Within the records that follow, find every line containing the string "into". Copy those lines.

Extracted records
•••••
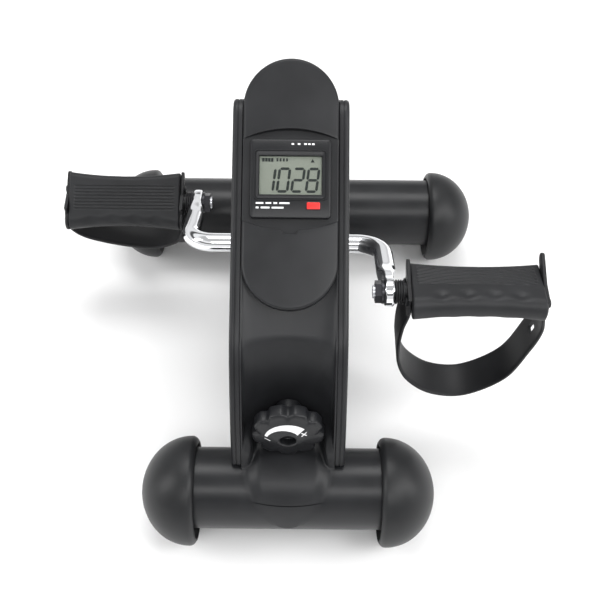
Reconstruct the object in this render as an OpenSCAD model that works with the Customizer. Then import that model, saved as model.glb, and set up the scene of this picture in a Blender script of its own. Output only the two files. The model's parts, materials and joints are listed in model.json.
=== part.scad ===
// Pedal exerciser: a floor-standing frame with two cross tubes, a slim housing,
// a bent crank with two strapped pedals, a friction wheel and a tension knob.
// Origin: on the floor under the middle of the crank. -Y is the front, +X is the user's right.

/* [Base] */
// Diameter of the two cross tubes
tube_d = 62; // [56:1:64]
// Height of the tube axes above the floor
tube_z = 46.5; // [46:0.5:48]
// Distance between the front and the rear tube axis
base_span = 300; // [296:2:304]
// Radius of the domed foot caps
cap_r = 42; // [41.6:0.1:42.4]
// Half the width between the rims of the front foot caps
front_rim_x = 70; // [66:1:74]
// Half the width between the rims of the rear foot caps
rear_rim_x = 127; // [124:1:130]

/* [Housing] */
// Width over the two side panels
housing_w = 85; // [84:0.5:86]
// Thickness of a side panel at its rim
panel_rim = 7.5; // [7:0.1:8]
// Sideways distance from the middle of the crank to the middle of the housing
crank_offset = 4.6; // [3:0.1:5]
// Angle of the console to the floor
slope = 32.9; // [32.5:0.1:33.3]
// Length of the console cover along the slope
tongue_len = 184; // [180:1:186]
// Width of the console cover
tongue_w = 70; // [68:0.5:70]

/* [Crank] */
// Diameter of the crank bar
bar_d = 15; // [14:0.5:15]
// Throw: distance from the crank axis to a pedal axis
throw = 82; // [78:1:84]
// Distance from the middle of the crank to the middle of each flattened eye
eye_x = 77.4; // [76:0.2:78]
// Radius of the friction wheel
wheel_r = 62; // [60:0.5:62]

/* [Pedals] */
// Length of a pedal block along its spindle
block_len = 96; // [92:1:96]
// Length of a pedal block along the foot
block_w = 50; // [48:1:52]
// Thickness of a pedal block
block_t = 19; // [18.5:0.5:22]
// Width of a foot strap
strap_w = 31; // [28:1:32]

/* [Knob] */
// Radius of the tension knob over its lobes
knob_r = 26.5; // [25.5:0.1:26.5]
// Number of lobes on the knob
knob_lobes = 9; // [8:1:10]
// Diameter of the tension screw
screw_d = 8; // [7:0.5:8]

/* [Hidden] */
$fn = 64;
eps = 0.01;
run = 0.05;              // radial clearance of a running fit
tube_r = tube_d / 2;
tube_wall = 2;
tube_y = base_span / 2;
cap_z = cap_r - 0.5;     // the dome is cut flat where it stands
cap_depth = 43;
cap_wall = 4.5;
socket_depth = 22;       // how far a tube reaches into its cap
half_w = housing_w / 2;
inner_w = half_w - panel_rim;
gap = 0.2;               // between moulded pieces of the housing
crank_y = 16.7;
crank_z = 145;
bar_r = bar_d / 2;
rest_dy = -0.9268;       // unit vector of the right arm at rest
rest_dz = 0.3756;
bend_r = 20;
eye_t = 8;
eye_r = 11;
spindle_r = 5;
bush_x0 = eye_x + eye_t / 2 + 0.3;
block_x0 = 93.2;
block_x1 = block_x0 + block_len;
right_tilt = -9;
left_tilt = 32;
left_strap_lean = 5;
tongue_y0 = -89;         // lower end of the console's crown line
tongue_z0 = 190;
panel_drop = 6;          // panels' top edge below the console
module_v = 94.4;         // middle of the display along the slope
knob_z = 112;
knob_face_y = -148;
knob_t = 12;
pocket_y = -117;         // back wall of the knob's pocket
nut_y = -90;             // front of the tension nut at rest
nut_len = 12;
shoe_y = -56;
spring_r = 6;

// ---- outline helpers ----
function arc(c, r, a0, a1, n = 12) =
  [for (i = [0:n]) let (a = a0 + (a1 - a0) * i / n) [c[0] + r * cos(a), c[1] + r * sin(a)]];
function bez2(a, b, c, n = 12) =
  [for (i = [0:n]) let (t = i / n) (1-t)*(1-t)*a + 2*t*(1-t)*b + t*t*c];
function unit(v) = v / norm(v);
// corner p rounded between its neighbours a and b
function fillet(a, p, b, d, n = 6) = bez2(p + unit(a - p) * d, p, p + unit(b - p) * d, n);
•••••
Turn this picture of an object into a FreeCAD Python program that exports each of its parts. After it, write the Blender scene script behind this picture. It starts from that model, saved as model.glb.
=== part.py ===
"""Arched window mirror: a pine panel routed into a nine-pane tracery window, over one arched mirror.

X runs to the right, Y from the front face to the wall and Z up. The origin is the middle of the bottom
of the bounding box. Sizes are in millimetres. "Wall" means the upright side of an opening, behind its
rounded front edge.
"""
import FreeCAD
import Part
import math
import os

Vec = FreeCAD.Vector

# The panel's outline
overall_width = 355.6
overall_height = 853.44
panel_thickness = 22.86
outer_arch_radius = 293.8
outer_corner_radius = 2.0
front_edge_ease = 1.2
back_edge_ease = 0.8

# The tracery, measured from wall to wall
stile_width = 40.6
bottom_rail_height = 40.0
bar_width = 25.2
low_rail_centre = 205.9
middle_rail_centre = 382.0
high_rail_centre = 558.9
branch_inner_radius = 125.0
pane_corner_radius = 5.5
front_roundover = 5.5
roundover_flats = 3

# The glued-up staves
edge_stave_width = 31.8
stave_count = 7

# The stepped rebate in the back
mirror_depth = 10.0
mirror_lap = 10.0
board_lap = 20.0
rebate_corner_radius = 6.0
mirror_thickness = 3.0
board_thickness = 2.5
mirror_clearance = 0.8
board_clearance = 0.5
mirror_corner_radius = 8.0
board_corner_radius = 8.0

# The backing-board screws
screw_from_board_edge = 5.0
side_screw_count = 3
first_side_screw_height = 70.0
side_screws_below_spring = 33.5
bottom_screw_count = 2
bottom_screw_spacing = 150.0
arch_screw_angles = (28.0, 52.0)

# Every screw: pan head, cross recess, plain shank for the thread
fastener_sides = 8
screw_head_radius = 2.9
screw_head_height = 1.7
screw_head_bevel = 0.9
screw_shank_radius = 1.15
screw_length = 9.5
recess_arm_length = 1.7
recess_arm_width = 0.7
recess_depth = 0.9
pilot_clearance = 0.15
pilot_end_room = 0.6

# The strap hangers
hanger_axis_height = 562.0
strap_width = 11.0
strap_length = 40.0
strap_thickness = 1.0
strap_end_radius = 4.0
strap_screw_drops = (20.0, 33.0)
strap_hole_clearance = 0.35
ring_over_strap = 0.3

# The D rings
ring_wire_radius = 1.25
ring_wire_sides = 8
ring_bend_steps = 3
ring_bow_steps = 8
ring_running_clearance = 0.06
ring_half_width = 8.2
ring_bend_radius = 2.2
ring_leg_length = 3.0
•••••
Task output ->
socket_depth = 22;       // how far a tube reaches into its cap
Turn this picture of an object into a FreeCAD Python program that exports each of its parts. After it, write the Blender scene script behind this picture. It starts from that model, saved as model.glb.
"""Arched window mirror: a pine panel routed into a nine-pane tracery window, over one arched mirror.